═════ Stored records ═════

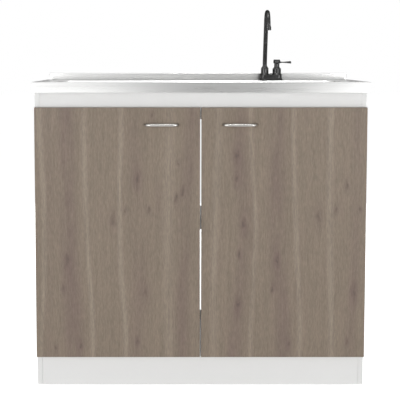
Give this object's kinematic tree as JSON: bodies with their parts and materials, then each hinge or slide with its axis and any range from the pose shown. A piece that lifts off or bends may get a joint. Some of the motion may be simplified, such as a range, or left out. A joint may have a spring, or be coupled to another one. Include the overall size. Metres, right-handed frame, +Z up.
{
  "type": "kitchen sink unit",
  "caption": "Floor-standing kitchen sink unit: two-door cabinet with oak-look doors, lay-on stainless sink top with bowl, drainer and splashback, and a black swivel tap.",
  "frame": {"origin": "on the floor, under the centre of the bounding box", "axes": "+X to the right seen from the front, +Y to the back (the wall), +Z up; the doors face -Y"},
  "size_m": [1, 0.51, 1.1481],
  "materials": {
    "white_board": "white melamine-faced particle board, fine satin",
    "oak_door": "grey-brown oak-look faced board, vertical grain, matt",
    "sink_steel": "brushed stainless sheet",
    "handle_nickel": "satin nickel plate",
    "hinge_zinc": "zinc and nickel plated steel",
    "black_metal": "satin black coated brass",
    "white_plastic": "moulded white plastic",
    "black_rubber": "matt black rubber"
  },
  "bodies": {
    "cabinet": {"side_panel_left": "white_board", "side_panel_right": "white_board", "bottom_panel": "white_board", "shelf": "white_board", "front_rail": "white_board", "plinth_board": "white_board", "rear_top_rail": "white_board", "rear_bottom_rail": "white_board", "floor_glide_left_front": "white_plastic", "floor_glide_left_rear": "white_plastic", "floor_glide_right_front": "white_plastic", "floor_glide_right_rear": "white_plastic", "shelf_pin_left_front": "hinge_zinc", "shelf_pin_left_rear": "hinge_zinc", "shelf_pin_right_front": "hinge_zinc", "shelf_pin_right_rear": "hinge_zinc", "hinge_arm_left_lower": "hinge_zinc", "hinge_arm_left_upper": "hinge_zinc", "hinge_arm_right_lower": "hinge_zinc", "hinge_arm_right_upper": "hinge_zinc", "hinge_plate_left_lower": "hinge_zinc", "hinge_plate_left_upper": "hinge_zinc", "hinge_plate_right_lower": "hinge_zinc", "hinge_plate_right_upper": "hinge_zinc", "sink_deck": "sink_steel", "sink_bowl": "sink_steel", "waste_body": "sink_steel", "waste_gasket": "black_rubber", "waste_locknut": "white_plastic", "tailpiece_nut": "white_plastic", "tailpiece": "white_plastic", "trap_inlet_nut": "white_plastic", "trap_body": "white_plastic", "trap_cup": "white_plastic", "trap_outlet_nut": "white_plastic", "trap_outlet_pipe": "white_plastic", "tap_base": "black_metal", "tap_gasket": "black_rubber", "tap_backnut": "hinge_zinc", "spout_collar": "black_metal", "valve_bonnet": "black_metal"},
    "door_left": {"door_left": "oak_door", "handle_left": "handle_nickel", "handle_screw_left_outer": "hinge_zinc", "handle_screw_left_inner": "hinge_zinc", "hinge_cup_left_lower": "hinge_zinc", "hinge_cup_left_upper": "hinge_zinc"},
    "door_right": {"door_right": "oak_door", "handle_right": "handle_nickel", "handle_screw_right_outer": "hinge_zinc", "handle_screw_right_inner": "hinge_zinc", "hinge_cup_right_lower": "hinge_zinc", "hinge_cup_right_upper": "hinge_zinc"},
    "spout": {"spout": "black_metal", "aerator": "black_metal"},
    "tap_handle": {"handle_hub": "black_metal", "handle_lever": "black_metal", "valve_spindle": "hinge_zinc"},
    "basket": {"strainer_basket": "sink_steel", "basket_stopper": "black_rubber"}
  },
  "joints": [
    {"name": "door_left_swing", "type": "hinge", "parent": "cabinet", "child": "door_left", "pos_m": [-0.488, -0.218, 0.46885], "axis": [0, 0, -1], "range_deg": [0, 95]},
    {"name": "door_right_swing", "type": "hinge", "parent": "cabinet", "child": "door_right", "pos_m": [0.488, -0.218, 0.46885], "axis": [0, 0, 1], "range_deg": [0, 95]},
    {"name": "spout_swivel", "type": "hinge", "parent": "cabinet", "child": "spout", "pos_m": [0.222, 0.21, 0.96], "axis": [0, 0, 1], "range_deg": [-90, 90]},
    {"name": "tap_handle_turn", "type": "hinge", "parent": "cabinet", "child": "tap_handle", "pos_m": [0.262, 0.21, 0.979], "axis": [0, 0, -1], "range_deg": [0, 90]},
    {"name": "basket_lift", "type": "slide", "parent": "cabinet", "child": "basket", "axis": [0, 0, 1], "range_m": [0, 0.19]}
  ]
}
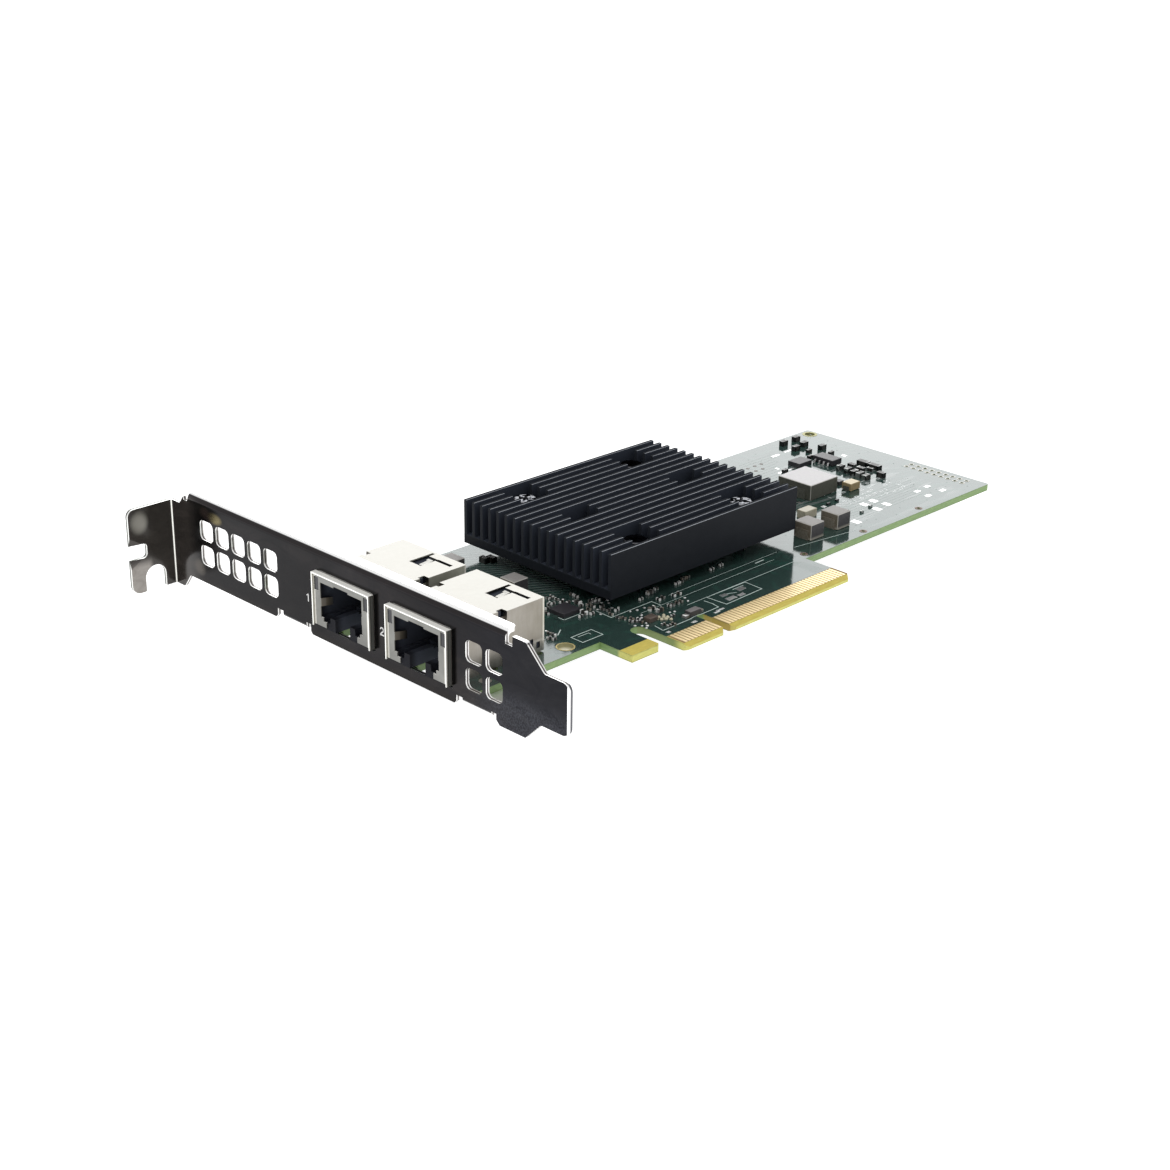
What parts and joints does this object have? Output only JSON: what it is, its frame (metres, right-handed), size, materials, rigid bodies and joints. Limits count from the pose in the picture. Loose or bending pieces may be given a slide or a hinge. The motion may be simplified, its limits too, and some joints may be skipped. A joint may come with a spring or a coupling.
{
  "type": "network interface card",
  "caption": "Flat network interface card with a card-edge connector, a folded mounting bracket, shielded plug sockets and a black finned heat sink.",
  "frame": {"origin": "centre of the connector's key notch, at the connector's tip, on the board's component-side surface", "axes": "+X along the card to the board's rear edge (the bracket stands at the -X end); +Y across the board away from the connector; +Z out of the component side"},
  "size_m": [0.1782, 0.1211, 0.0221],
  "materials": {
    "soldermask": "glossy dark green solder mask",
    "gold": "thin gold plating",
    "bracket_steel": "bright nickel-plated sheet steel",
    "screw_steel": "plain steel",
    "black_steel": "blackened steel",
    "tin_shell": "satin tin-plated sheet",
    "black_moulding": "black moulded insulator",
    "contact_gold": "gold-plated wire",
    "lens": "smoky clear lens",
    "solder": "bright solder",
    "anodised": "matt black anodised aluminium",
    "chip_black": "matt black moulding compound",
    "pad_grey": "soft grey heat-conducting pad",
    "ferrite": "pressed metal powder, warm grey",
    "terminal_tin": "tinned terminal",
    "polymer_cap": "pale moulded case",
    "tantalum": "ochre moulded case",
    "ceramic_brown": "brown-grey ceramic",
    "resistor_black": "black resistor glaze",
    "crystal_can": "bronzed metal lid"
  },
  "bodies": {
    "root": {"bracket": "bracket_steel", "bracket_screws": "screw_steel", "capacitor_ends": "terminal_tin", "ceramic_capacitors": "ceramic_brown", "circuit_board": "soldermask", "controller_chip": "chip_black", "converter_chip": "chip_black", "crystal": "crystal_can", "diode": "chip_black", "diode_terminals": "terminal_tin", "edge_contacts_component_side": "gold", "edge_contacts_solder_side": "gold", "flat_chips": "chip_black", "front_inductor_cores": "ferrite", "front_inductor_terminals": "terminal_tin", "heat_sink": "anodised", "jack_1_contacts": "contact_gold", "jack_1_housing": "black_moulding", "jack_1_magnetics": "black_moulding", "jack_1_shield": "tin_shell", "jack_2_contacts": "contact_gold", "jack_2_housing": "black_moulding", "jack_2_magnetics": "black_moulding", "jack_2_shield": "tin_shell", "jack_solder_pins": "solder", "lamp_lenses": "lens", "large_inductor_core": "ferrite", "large_inductor_terminals": "terminal_tin", "memory_chip": "chip_black", "memory_chip_leads": "terminal_tin", "plated_rings": "gold", "polymer_capacitor": "polymer_cap", "resistor_ends": "terminal_tin", "resistors": "resistor_black", "sink_nuts": "screw_steel", "sink_screws": "black_steel", "sink_springs": "black_steel", "small_inductor_cores": "ferrite", "small_inductor_terminals": "terminal_tin", "tantalum_capacitor": "tantalum", "tantalum_terminals": "terminal_tin", "thermal_pad": "pad_grey"}
  },
  "joints": []
}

═════

Work required >> From the records above, please extract every line and repeat it exactly.

Exercise result >>
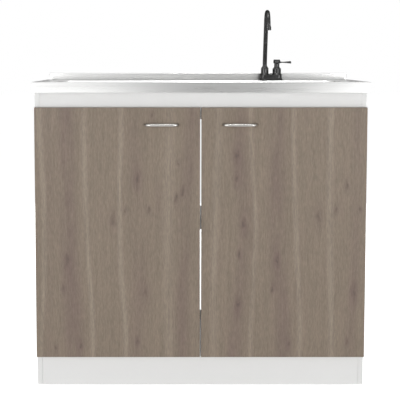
Give this object's kinematic tree as JSON: bodies with their parts and materials, then each hinge or slide with its axis and any range from the pose shown. A piece that lifts off or bends may get a joint. Some of the motion may be simplified, such as a range, or left out. A joint may have a spring, or be coupled to another one. Include the overall size. Metres, right-handed frame, +Z up.
{
  "type": "kitchen sink unit",
  "caption": "Floor-standing kitchen sink unit: two-door cabinet with oak-look doors, lay-on stainless sink top with bowl, drainer and splashback, and a black swivel tap.",
  "frame": {"origin": "on the floor, under the centre of the bounding box", "axes": "+X to the right seen from the front, +Y to the back (the wall), +Z up; the doors face -Y"},
  "size_m": [1, 0.51, 1.1481],
  "materials": {
    "white_board": "white melamine-faced particle board, fine satin",
    "oak_door": "grey-brown oak-look faced board, vertical grain, matt",
    "sink_steel": "brushed stainless sheet",
    "handle_nickel": "satin nickel plate",
    "hinge_zinc": "zinc and nickel plated steel",
    "black_metal": "satin black coated brass",
    "white_plastic": "moulded white plastic",
    "black_rubber": "matt black rubber"
  },
  "bodies": {
    "cabinet": {"side_panel_left": "white_board", "side_panel_right": "white_board", "bottom_panel": "white_board", "shelf": "white_board", "front_rail": "white_board", "plinth_board": "white_board", "rear_top_rail": "white_board", "rear_bottom_rail": "white_board", "floor_glide_left_front": "white_plastic", "floor_glide_left_rear": "white_plastic", "floor_glide_right_front": "white_plastic", "floor_glide_right_rear": "white_plastic", "shelf_pin_left_front": "hinge_zinc", "shelf_pin_left_rear": "hinge_zinc", "shelf_pin_right_front": "hinge_zinc", "shelf_pin_right_rear": "hinge_zinc", "hinge_arm_left_lower": "hinge_zinc", "hinge_arm_left_upper": "hinge_zinc", "hinge_arm_right_lower": "hinge_zinc", "hinge_arm_right_upper": "hinge_zinc", "hinge_plate_left_lower": "hinge_zinc", "hinge_plate_left_upper": "hinge_zinc", "hinge_plate_right_lower": "hinge_zinc", "hinge_plate_right_upper": "hinge_zinc", "sink_deck": "sink_steel", "sink_bowl": "sink_steel", "waste_body": "sink_steel", "waste_gasket": "black_rubber", "waste_locknut": "white_plastic", "tailpiece_nut": "white_plastic", "tailpiece": "white_plastic", "trap_inlet_nut": "white_plastic", "trap_body": "white_plastic", "trap_cup": "white_plastic", "trap_outlet_nut": "white_plastic", "trap_outlet_pipe": "white_plastic", "tap_base": "black_metal", "tap_gasket": "black_rubber", "tap_backnut": "hinge_zinc", "spout_collar": "black_metal", "valve_bonnet": "black_metal"},
    "door_left": {"door_left": "oak_door", "handle_left": "handle_nickel", "handle_screw_left_outer": "hinge_zinc", "handle_screw_left_inner": "hinge_zinc", "hinge_cup_left_lower": "hinge_zinc", "hinge_cup_left_upper": "hinge_zinc"},
    "door_right": {"door_right": "oak_door", "handle_right": "handle_nickel", "handle_screw_right_outer": "hinge_zinc", "handle_screw_right_inner": "hinge_zinc", "hinge_cup_right_lower": "hinge_zinc", "hinge_cup_right_upper": "hinge_zinc"},
    "spout": {"spout": "black_metal", "aerator": "black_metal"},
    "tap_handle": {"handle_hub": "black_metal", "handle_lever": "black_metal", "valve_spindle": "hinge_zinc"},
    "basket": {"strainer_basket": "sink_steel", "basket_stopper": "black_rubber"}
  },
  "joints": [
    {"name": "door_left_swing", "type": "hinge", "parent": "cabinet", "child": "door_left", "pos_m": [-0.488, -0.218, 0.46885], "axis": [0, 0, -1], "range_deg": [0, 95]},
    {"name": "door_right_swing", "type": "hinge", "parent": "cabinet", "child": "door_right", "pos_m": [0.488, -0.218, 0.46885], "axis": [0, 0, 1], "range_deg": [0, 95]},
    {"name": "spout_swivel", "type": "hinge", "parent": "cabinet", "child": "spout", "pos_m": [0.222, 0.21, 0.96], "axis": [0, 0, 1], "range_deg": [-90, 90]},
    {"name": "tap_handle_turn", "type": "hinge", "parent": "cabinet", "child": "tap_handle", "pos_m": [0.262, 0.21, 0.979], "axis": [0, 0, -1], "range_deg": [0, 90]},
    {"name": "basket_lift", "type": "slide", "parent": "cabinet", "child": "basket", "axis": [0, 0, 1], "range_m": [0, 0.19]}
  ]
}
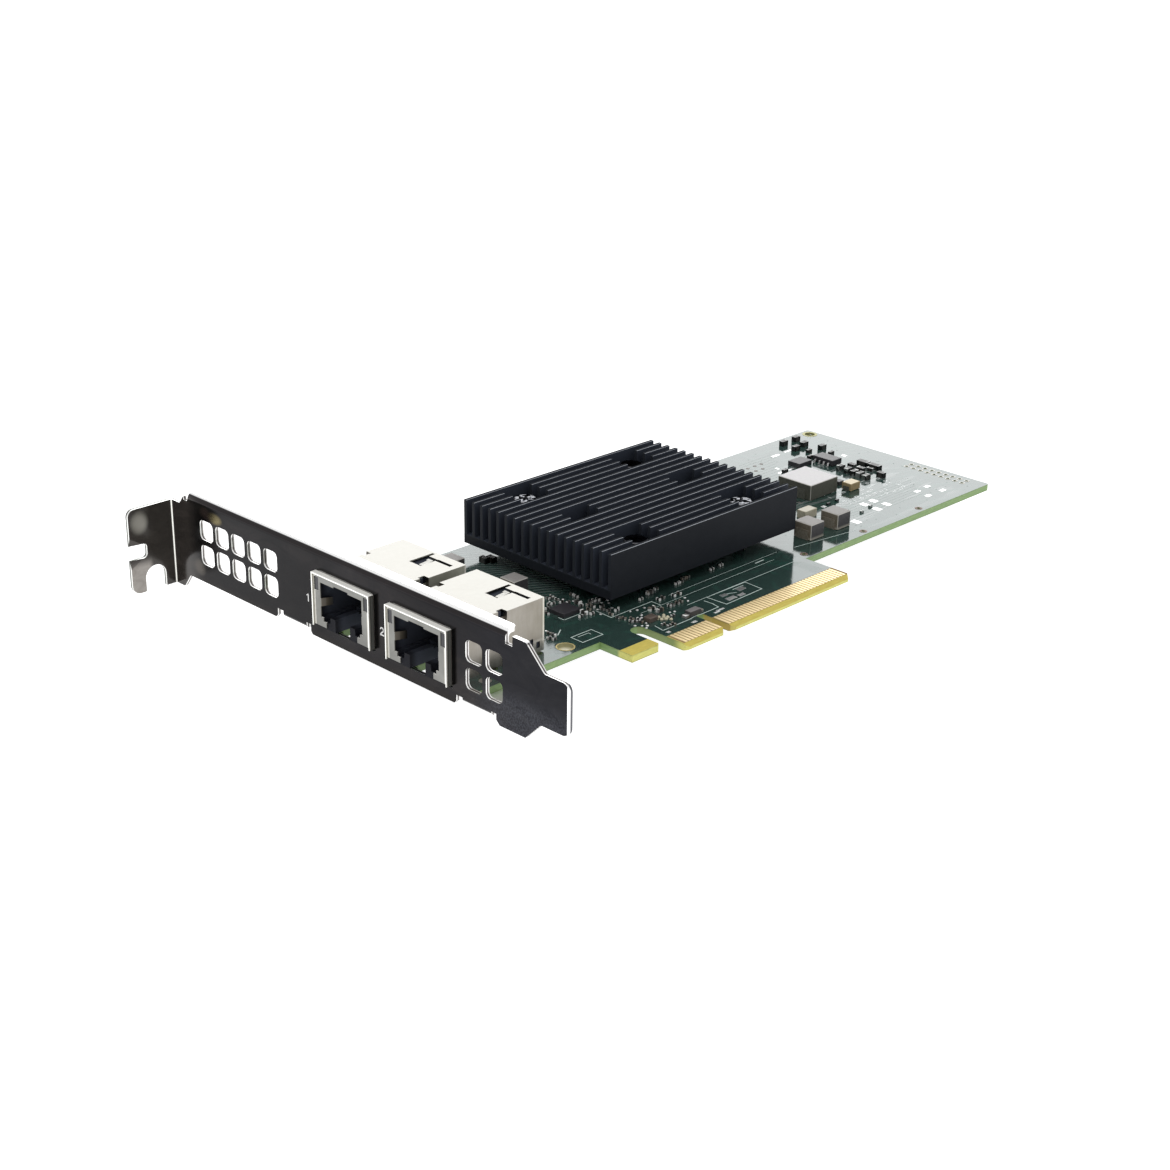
What parts and joints does this object have? Output only JSON: what it is, its frame (metres, right-handed), size, materials, rigid bodies and joints. Limits count from the pose in the picture. Loose or bending pieces may be given a slide or a hinge. The motion may be simplified, its limits too, and some joints may be skipped. A joint may come with a spring or a coupling.
{
  "type": "network interface card",
  "caption": "Flat network interface card with a card-edge connector, a folded mounting bracket, shielded plug sockets and a black finned heat sink.",
  "frame": {"origin": "centre of the connector's key notch, at the connector's tip, on the board's component-side surface", "axes": "+X along the card to the board's rear edge (the bracket stands at the -X end); +Y across the board away from the connector; +Z out of the component side"},
  "size_m": [0.1782, 0.1211, 0.0221],
  "materials": {
    "soldermask": "glossy dark green solder mask",
    "gold": "thin gold plating",
    "bracket_steel": "bright nickel-plated sheet steel",
    "screw_steel": "plain steel",
    "black_steel": "blackened steel",
    "tin_shell": "satin tin-plated sheet",
    "black_moulding": "black moulded insulator",
    "contact_gold": "gold-plated wire",
    "lens": "smoky clear lens",
    "solder": "bright solder",
    "anodised": "matt black anodised aluminium",
    "chip_black": "matt black moulding compound",
    "pad_grey": "soft grey heat-conducting pad",
    "ferrite": "pressed metal powder, warm grey",
    "terminal_tin": "tinned terminal",
    "polymer_cap": "pale moulded case",
    "tantalum": "ochre moulded case",
    "ceramic_brown": "brown-grey ceramic",
    "resistor_black": "black resistor glaze",
    "crystal_can": "bronzed metal lid"
  },
  "bodies": {
    "root": {"bracket": "bracket_steel", "bracket_screws": "screw_steel", "capacitor_ends": "terminal_tin", "ceramic_capacitors": "ceramic_brown", "circuit_board": "soldermask", "controller_chip": "chip_black", "converter_chip": "chip_black", "crystal": "crystal_can", "diode": "chip_black", "diode_terminals": "terminal_tin", "edge_contacts_component_side": "gold", "edge_contacts_solder_side": "gold", "flat_chips": "chip_black", "front_inductor_cores": "ferrite", "front_inductor_terminals": "terminal_tin", "heat_sink": "anodised", "jack_1_contacts": "contact_gold", "jack_1_housing": "black_moulding", "jack_1_magnetics": "black_moulding", "jack_1_shield": "tin_shell", "jack_2_contacts": "contact_gold", "jack_2_housing": "black_moulding", "jack_2_magnetics": "black_moulding", "jack_2_shield": "tin_shell", "jack_solder_pins": "solder", "lamp_lenses": "lens", "large_inductor_core": "ferrite", "large_inductor_terminals": "terminal_tin", "memory_chip": "chip_black", "memory_chip_leads": "terminal_tin", "plated_rings": "gold", "polymer_capacitor": "polymer_cap", "resistor_ends": "terminal_tin", "resistors": "resistor_black", "sink_nuts": "screw_steel", "sink_screws": "black_steel", "sink_springs": "black_steel", "small_inductor_cores": "ferrite", "small_inductor_terminals": "terminal_tin", "tantalum_capacitor": "tantalum", "tantalum_terminals": "terminal_tin", "thermal_pad": "pad_grey"}
  },
  "joints": []
}